Block Format Solves the Collatz Conjecture

Blocks are unit convergence between two consecutive odd numbers formed according to the three x plus one conjecture rules. The left odd number is the left hook, L, and the right odd number is the right hook, R. They include even numbers between their boundaries. They are divided into families (F1 = 5, 11, 17, … & F2 = 1, 7, 11, … & F3 = 3, 9, 15, …) and groups based on their group length (The number of the middle-even numbers between the two hooks). Blocks are taken individually and placed beside each other, similar to the domino tiles play, which, by their formulation, satisfies the conjecture rules. Formed chains reach number one in the convergence mode or continue generating odd positive numbers infinitely according to the generation mode. The final convergence to number one is reached because these blocks have all the positive integers included as left hooks (L1, L2, L3), and all the F1 and F2 odd positive numbers are included as right hooks (R1 and R2).

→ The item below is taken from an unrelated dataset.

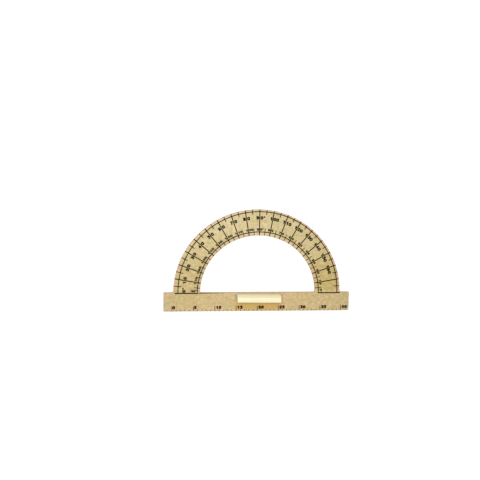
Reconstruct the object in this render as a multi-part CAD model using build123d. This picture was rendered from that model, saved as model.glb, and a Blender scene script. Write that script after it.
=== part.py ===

Block rules mandate that a single left hook produces only one right hook. Accordingly, no looping or entanglement (Joining and consequent splitting) between chain branches would occur. Statistics show that R cannot increase infinitely. Repeated oscillation up and down without reaching number one would also violate the statistics. Statistics reveal that blocks of various lengths have a strict occurrence and repetition sequence along the positive integer series. Block lengths can extend infinitely, and each block length repeats its occurrence infinitely. In the generation mode, blocks are attached in reverse order to the conjecture/convergence rules. According to the rules, all positive integers can be generated starting from number one. Multiple sequences and clusters of specific block lengths occur according to specific rules and cannot continue infinitely.